There were even reports that China was blocking news from Egypt via Internet searches to avoid parallel protests which would dwarf those in the Middle East to date. Many took this to mean that the Chinese authorities are paying attention to the events in Egypt and are at least a little worried that their own citizens may try to bridge the income gap by force as well.
The financial crisis of 2008 taught us that we are all connected. Global finance is more interconnected than ever, and small ripples in one corner of a market can sometimes produce a tsunami that affects us all. The funny thing about tsunamis is that you often don’t see them coming. They can happen on the most beautiful days and they occur in places that are usually nowhere near the epicenter of the earthquake that spawned them.
Get at the Roots or the Weeds Will Keep Growing
It’s probably safe to say that most of us support democracy and admire the protesters who are trying to achieve it as peacefully as possible in Egypt. Who wasn’t moved by the images of demonstrators dropping everything to pray together? There were even reports of Muslims pledging to protect Christians on their holy days and vice versa. If only our political leaders could show the same poise.
Still, a brief report by STRATFOR, which I read courtesy of John Mauldin, pointed out that we don’t yet know how all of this will turn out. Other insurgencies that began with pro-democracy movements were successful in ousting the incumbent regime only to cede power to more radical movements later. The peaceful protesters do the hard work of clearing out the old regime only to provide entrée to factions that may be even worse. STRATFOR emphasizes that we need to find out who is really behind the unrest before we can figure out how it will end.

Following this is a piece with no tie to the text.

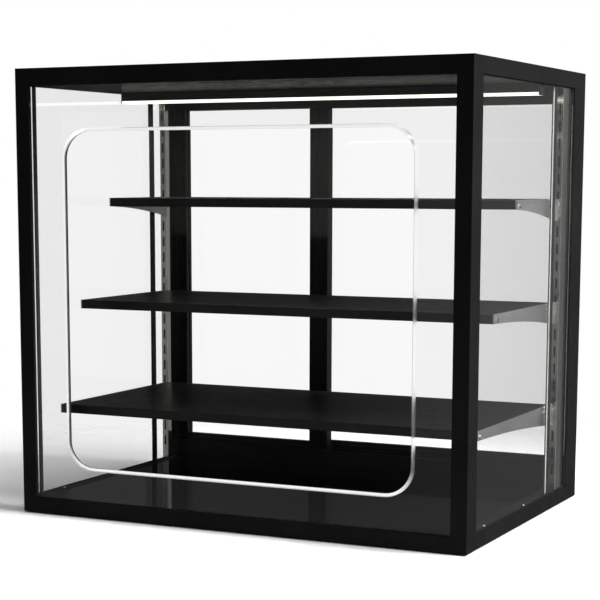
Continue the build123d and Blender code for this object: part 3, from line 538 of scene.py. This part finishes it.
def sky():
    """White straight behind the case, and dim for bounced rays, a little brighter from the
    right and from the lower front."""
    world = bpy.data.worlds.new("studio")
    scene.world = world
    world.use_nodes = True
    tree = Tree(world.node_tree)
    tree.nodes.clear()
    toward = tree.add("ShaderNodeTexCoord").outputs["Generated"]

    def lobe(direction, start, end, strength):
        """Strength that rises as a ray turns towards a direction."""
        lean = tree.add("ShaderNodeVectorMath", operation="DOT_PRODUCT")
        lean.inputs[1].default_value = Vector(direction).normalized()
        tree.join(toward, lean, 0)
        ramp = tree.add("ShaderNodeMapRange", interpolation_type="SMOOTHSTEP")
        ramp.inputs["From Min"].default_value = start
        ramp.inputs["From Max"].default_value = end
        ramp.inputs["To Min"].default_value = 0.0
        ramp.inputs["To Max"].default_value = strength
        tree.join(lean.outputs["Value"], ramp, "Value")
        return ramp.outputs["Result"]

    lower_front = tree.compute("MULTIPLY", lobe((0.0, -1.0, 0.0), 0.0, 0.7, 1.0),
                               lobe((0.0, 0.0, -1.0), -0.004, 0.012, SKY_LOWER_FRONT))
    right = lobe((1.0, 0.1, 0.25), 0.0, 0.9, SKY_RIGHT)
    front = lobe((-0.2, -1.0, 0.4), 0.2, 1.0, SKY_FRONT)
    level = tree.compute("ADD", tree.compute("ADD", lower_front, right),
                         tree.compute("ADD", front, SKY_BASE))
    ray = tree.add("ShaderNodeLightPath").outputs
    bounces = tree.compute("ADD", ray["Glossy Depth"], ray["Diffuse Depth"])
    seen = tree.compute("MAXIMUM", ray["Is Camera Ray"], ray["Is Transmission Ray"])
    straight = tree.compute("MULTIPLY", seen, tree.compute("LESS_THAN", bounces, NO_BOUNCE))
    dim = tree.add("ShaderNodeBackground")
    tree.join(level, dim, "Strength")
    white = tree.add("ShaderNodeBackground")
    white.inputs["Color"].default_value = (1.0, 1.0, 1.0, 1.0)
    mix = tree.add("ShaderNodeMixShader")
    tree.join(straight, mix, "Fac")
    tree.join(dim.outputs["Background"], mix, 1)
    tree.join(white.outputs["Background"], mix, 2)
    tree.join(mix.outputs["Shader"], tree.add("ShaderNodeOutputWorld"), "Surface")


sky()


def softbox(name, place, aim, size, power):
    data = bpy.data.lights.new(name, "AREA")
    data.shape = "RECTANGLE"
    data.size, data.size_y = size
    data.energy = power
    lamp = bpy.data.objects.new(name, data)
    lamp.location = place
    toward = Vector(aim) - Vector(place)
    lamp.rotation_euler = toward.to_track_quat("-Z", "Y").to_euler()
    scene.collection.objects.link(lamp)
    return lamp


softbox("key", place=(2.9, 0.0, 2.0), aim=(0.0, 0.0, 0.4), size=(1.6, 1.6), power=195.0)
softbox("fill", place=(-1.6, -3.2, 2.2), aim=(0.0, 0.0, 0.3), size=(2.0, 2.0), power=3.5)
softbox("top", place=(0.0, 0.4, 3.0), aim=(0.0, 0.0, 0.0), size=(2.4, 2.0), power=70.0)

# The light that the bar's own row of lights gives, just under its diffuser.
ROW_X, ROW_Y, ROW_Z = 0.21, 0.0605, 0.7825
ROW_SIZE = (0.42, 0.02)
for side in (-1, 1):
    row = softbox(f"bar_{side + 1}", place=(side * ROW_X, ROW_Y, ROW_Z),
                  aim=(side * ROW_X, ROW_Y, 0.0), size=ROW_SIZE, power=3.0)
    row.visible_camera = False
    row.visible_transmission = False
    row.visible_glossy = False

In the wake of the global financial crisis, politicians and regulators assuaged public outrage by promising reforms that would prevent such a crisis from occurring again. But not much has improved. We haven’t even managed much of a regime change. Many of the bankers, regulators and politicians who drove the policies that led to the crisis are still in their chairs. Many of the big banks are even bigger. Too big to fail is still a major systemic threat.

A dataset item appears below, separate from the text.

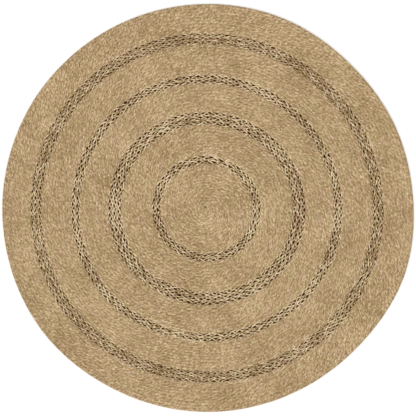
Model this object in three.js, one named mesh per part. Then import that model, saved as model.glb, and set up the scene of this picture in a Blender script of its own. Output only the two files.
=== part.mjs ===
// A round seagrass rug, 1.2 m across, lying flat.
//
// Close coils of twisted two-ply cord are wound outwards from the middle and sewn round to round. Between
// them lie openwork rings of a slack three-strand plait, which is wider than the cord, a little thinner,
// and has holes between its strands. Each coil and each openwork ring is one flat solid that meets its
// neighbours along a wandering seam.
//
// Millimetres, +Z up, the underside at z = 0 and the middle of the rug's outline over the origin.

import * as THREE from "three";

// Width of one round.
const CORD = 9.1;
const PLAIT = 13;
const CROWDED_PLAIT = 11.4; // in the outermost openwork ring, which is pushed together

// Heights: the sewn cord is pressed a little flatter than it is wide.
const COIL_HEIGHT = 8;
const OPENWORK_HEIGHT = 7;

// The round shoulder of the cord at both faces of a coil, cut as one chamfer.
const SHOULDER = 2;

const GAP = 0.3; // between two neighbouring solids
const STEPS = 90; // straight pieces in each seam, all the way round

// From the middle outwards: how many rounds each band has, and how wide a round is. A coil counts the
// part of a round with which it begins or ends.
const BANDS = [
  { name: "coil_centre", openwork: false, rounds: 14.5, width: CORD },
  { name: "openwork_1", openwork: true, rounds: 2, width: PLAIT },
  { name: "coil_1", openwork: false, rounds: 9.9, width: CORD },
  { name: "openwork_2", openwork: true, rounds: 3, width: PLAIT },
  { name: "coil_2", openwork: false, rounds: 9, width: CORD },
  { name: "openwork_3", openwork: true, rounds: 2, width: PLAIT },
  { name: "coil_3", openwork: false, rounds: 9.5, width: CORD },
  { name: "openwork_4", openwork: true, rounds: 3, width: CROWDED_PLAIT },
  { name: "coil_4", openwork: false, rounds: 9.2, width: CORD },
];

// How far the hand-sewn rings stray from true circles, in millimetres and degrees. A ring is shifted to
// one side, drawn into an oval and pulled into three lobes, and it steps inwards where the rounds change.
const WANDER = {
  openwork_1: { shift: 4.0, shiftTo: 192, oval: 2.5, ovalTo: 164, lobes: 0.3, lobesTo: 112, jog: 1.0 },
  openwork_2: { shift: 3.0, shiftTo: 190, oval: 3.0, ovalTo: 168, lobes: 0.8, lobesTo: 112, jog: 1.7 },
  openwork_3: { shift: 3.5, shiftTo: 188, oval: 3.4, ovalTo: 171, lobes: 1.6, lobesTo: 105, jog: 1.6 },
  openwork_4: { shift: 2.5, shiftTo: 166, oval: 2.9, ovalTo: 167, lobes: 1.6, lobesTo: 97, jog: 1.8 },
  rim: { shift: 1.3, shiftTo: 125, oval: 2.0, ovalTo: 17, lobes: 0.0, lobesTo: 0, jog: 2.4 },
};

// Where the rounds change, and how far to each side the step reaches.
const JOG_AT = 230;
const JOG_REACH = 16;

// The rim alone swells where the cord's end is sewn in, and dips a quarter of a turn after it.
const RIM_SWELLS = [
  { at: 342, rise: 10, reach: 12 },
  { at: 45, rise: -6, reach: 12 },
];

// Dry seagrass: the openwork looks browner than the coils, because its holes are dark.
const COIL_COLOUR = "#b49b76";
const OPENWORK_COLOUR = "#9f8663";
const ROUGHNESS = 0.85;

const FULL_TURN = 360;
const radians = THREE.MathUtils.degToRad;

// The angle from one direction to another, between -180 and 180 degrees.
function turnBetween(from, to) {
  const turn = THREE.MathUtils.euclideanModulo(to - from, FULL_TURN);
  return turn > FULL_TURN / 2 ? turn - FULL_TURN : turn;
}

function swellAt(angle, { at, rise, reach }) {
  return rise * Math.exp(-0.5 * (turnBetween(at, angle) / reach) ** 2);
}

// Outwards just before the place, inwards just after it, and level again further on.
function jogAt(angle, size) {
  const along = turnBetween(JOG_AT, angle) / JOG_REACH;
  return -size * along * Math.exp(0.5 - 0.5 * along ** 2);
}

function seamRadius({ radius, follows }, angle) {
  const w = WANDER[follows];
  const swells = follows === "rim" ? RIM_SWELLS : [];
  return (
    radius +
    w.shift * Math.cos(radians(angle - w.shiftTo)) +
    w.oval * Math.cos(radians(2 * (angle - w.ovalTo))) +
    w.lobes * Math.cos(radians(3 * (angle - w.lobesTo))) +
    jogAt(angle, w.jog) +
    swells.reduce((sum, swell) => sum + swellAt(angle, swell), 0)
  );
}

// The closed line of a seam, moved outwards or inwards by an offset.
function seamPoints(seam, offset) {
  return Array.from({ length: STEPS }, (_, step) => {
    const angle = (step * FULL_TURN) / STEPS;
    const r = seamRadius(seam, angle) + offset;
    return new THREE.Vector2(r * Math.cos(radians(angle)), r * Math.sin(radians(angle)));
  });
}

// Gives each band its two seams. Both seams of an openwork ring wander as that ring does.
function layOut(bands) {
  let radius = 0;
  return bands.map((band, index) => {
    const before = band.openwork ? band.name : bands[index - 1]?.name;
    const after = band.openwork ? band.name : (bands[index + 1]?.name ?? "rim");
    const inner = { radius, follows: before };
    radius += band.rounds * band.width;
    return { ...band, inner, outer: { radius, follows: after } };
  });
}

function bandGeometry({ openwork, inner, outer }) {
  const toNeighbour = outer.follows === "rim" ? 0 : GAP / 2;
  const shape = new THREE.Shape(seamPoints(outer, -toNeighbour));
  if (inner.radius > 0) shape.holes.push(new THREE.Path(seamPoints(inner, GAP / 2)));
  const bevel = openwork ? 0 : SHOULDER;
  const height = openwork ? OPENWORK_HEIGHT : COIL_HEIGHT;
  const geometry = new THREE.ExtrudeGeometry(shape, {
    depth: height - 2 * bevel,
    bevelEnabled: !openwork,
    bevelThickness: bevel,
    bevelSize: bevel,
    bevelOffset: -bevel,
    bevelSegments: 1,
  });
  geometry.translate(0, 0, bevel);
  return geometry;
}

const coilGrass = new THREE.MeshStandardMaterial({ color: COIL_COLOUR, roughness: ROUGHNESS });
const openworkGrass = new THREE.MeshStandardMaterial({ color: OPENWORK_COLOUR, roughness: ROUGHNESS });

function makeBand(band) {
  const mesh = new THREE.Mesh(bandGeometry(band), band.openwork ? openworkGrass : coilGrass);
  mesh.name = band.name;
  return mesh;
}

const bands = layOut(BANDS);
const rug = new THREE.Group();
bands.forEach((band) => rug.add(makeBand(band)));

// The middle of the outline's box, not the middle of the coil, is over the origin.
const outline = new THREE.Box2().setFromPoints(seamPoints(bands.at(-1).outer, 0));
const middle = outline.getCenter(new THREE.Vector2());
rug.position.set(-middle.x, -middle.y, 0);

export default rug;
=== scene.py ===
# %% [markdown]
# # A round seagrass rug
#
# The rug is 1.2 m across and as thick as its cord. Dry seagrass is twisted into a two-ply cord, and the
# cord is wound outwards from the middle and sewn round to round: that makes the close coils. In four
# places the maker goes over to a slack three-strand plait for two or three rounds. It is wider than the
# cord and has holes between its strands: that makes the openwork rings.
#
# The packed model has one flat solid for each coil and each openwork ring. It is loaded first, because
# every size and place below is worked out from it.

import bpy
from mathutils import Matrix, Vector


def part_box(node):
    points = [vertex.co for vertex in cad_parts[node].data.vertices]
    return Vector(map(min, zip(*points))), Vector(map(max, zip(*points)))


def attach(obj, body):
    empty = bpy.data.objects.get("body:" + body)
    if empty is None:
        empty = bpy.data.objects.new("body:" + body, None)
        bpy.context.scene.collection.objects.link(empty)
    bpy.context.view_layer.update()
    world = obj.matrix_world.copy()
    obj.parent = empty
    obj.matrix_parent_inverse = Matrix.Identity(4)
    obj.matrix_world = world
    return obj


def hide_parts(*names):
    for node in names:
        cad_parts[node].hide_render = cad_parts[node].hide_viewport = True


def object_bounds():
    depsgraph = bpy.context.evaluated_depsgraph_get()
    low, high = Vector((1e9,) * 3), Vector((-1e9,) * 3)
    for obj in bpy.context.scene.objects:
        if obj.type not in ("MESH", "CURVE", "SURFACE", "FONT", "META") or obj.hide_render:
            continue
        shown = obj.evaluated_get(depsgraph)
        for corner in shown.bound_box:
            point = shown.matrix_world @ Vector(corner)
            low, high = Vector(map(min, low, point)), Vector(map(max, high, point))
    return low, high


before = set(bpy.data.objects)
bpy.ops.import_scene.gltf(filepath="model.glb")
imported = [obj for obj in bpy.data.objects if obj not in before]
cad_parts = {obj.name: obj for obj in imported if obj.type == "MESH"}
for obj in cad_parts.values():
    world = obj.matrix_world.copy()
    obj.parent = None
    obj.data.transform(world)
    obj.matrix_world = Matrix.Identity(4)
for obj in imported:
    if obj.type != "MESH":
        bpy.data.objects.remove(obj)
cad_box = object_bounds()
print("solids:", ", ".join(sorted(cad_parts)))

# %% [markdown]
# ## Tools and units
#
# Blender counts in metres, but a rug is made in millimetres, so small lengths are written as so many
# times `MM`. A cord has thousands of points. They could be moved one by one in a loop, but NumPy moves
# them all at once, which takes seconds instead of minutes.

# %% Tools and units
import math

import bmesh
import bpy
import numpy as np
from mathutils import Matrix, Vector

TURN = 2 * math.pi
MM = 0.001
ROOT = "root"  # the rug is one body: nothing on it moves


def in_mm(box):
    """The length, width and height of a box, in millimetres."""
    return [round(side / MM, 1) for side in Vector(box[1]) - Vector(box[0])]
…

For all of the protests we saw in the streets, and in the courtrooms and Congressional hearings, not much has changed. The “heads I win tails you lose” compensation game is still going strong on Wall Street. Many worry that another financial crisis is inevitable, only this time we will have exhausted all of our options for fighting it.
While the situation in Egypt is different enough from our own that we can’t draw direct comparisons, some of the parallels above are worth noting. How much longer will the American public tolerate government-subsidized success for large corporations while many are running out of unemployment benefits and over 40 million Americans are on food stamps? There has to be a tipping point somewhere.

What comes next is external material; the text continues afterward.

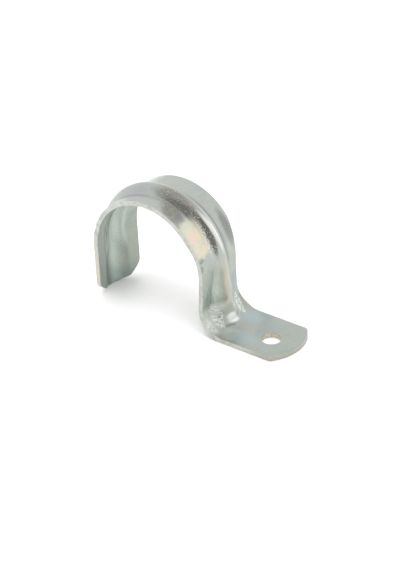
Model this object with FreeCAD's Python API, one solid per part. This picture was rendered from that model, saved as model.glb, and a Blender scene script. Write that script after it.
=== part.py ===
import FreeCAD, Part
import math
import os

# One-hole conduit strap: a single strip of zinc-plated sheet steel, bent into an arch that
# drops over a conduit, with a flat foot on one side and a free leg on the other.
# Millimetres. The origin is on the conduit's axis, in the middle of the strip's width.
# +X points to the foot, +Y lies along the conduit and +Z points away from the wall.

# Strip and arch
conduit_diameter = 40.0
sheet = 1.6
strip_width = 21.0
free_leg_lean = 2.2  # degrees that the free leg leans in past the arch's half turn

# Foot and rounded ends
foot_bend_radius = 8.0  # on the foot's upper side
foot_reach = 52.5  # conduit axis to the tip of the foot's rounded end
end_bulge = 4.0  # tip of each rounded end beyond its corners
corner_radius = 1.0
hole_diameter = 6.6
hole_reach = 42.7  # conduit axis to the screw hole
hole_offset = -1.2  # the hole is pierced a little off the strip's middle

# Stiffening rib, pressed outwards along the strip
rib_offset = -0.8  # the rib's centre line, off the strip's middle
rib_root_radius = 1.2
arch_rib_height = 2.4
arch_rib_half_width = 4.2
leg_rib_height = 2.7
leg_rib_half_width = 6.0
rib_spread_length = 10.0  # length of leg over which the rib grows to its full size
toe_angle = 32.0  # degrees round the foot bend where the rib's rounded toe begins

# Waist drawn into both edges of the foot-side leg
waist_depth = 1.5
waist_length = 30.0
waist_drop = 2.0  # below the conduit's axis

spread_steps = 4  # spans of each leg's spreading stretch

conduit_radius = conduit_diameter / 2
wall_level = -conduit_radius
outer_radius = conduit_radius + sheet
half_width = strip_width / 2
bend_x = outer_radius + foot_bend_radius
bend_z = wall_level + sheet + foot_bend_radius
arch_turn = 180 + free_leg_lean

along_conduit = FreeCAD.Vector(0, 1, 0)
conduit_axis = FreeCAD.Vector(0, 0, 0)
bend_axis = FreeCAD.Vector(bend_x, 0, bend_z)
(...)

Will it be a rise in bond yields, another flash crash, a sovereign debt crisis, or spreading geopolitical unrest? Maybe. But it could also be something as simple as a seemingly innocuous news item about a family struggling to make ends meet or a new round of bonuses on Wall Street.
When will the tipping point occur? We have no way of knowing that either. It could be a month, a year or five years from now. What we do know is that unsustainable trends can persist much longer than we think, that they always end eventually and that it’s really messy when they do. The lesson for investors is simply that complacency is not healthy for bulls or bears and that there are some seismic rumblings out there that bear watching.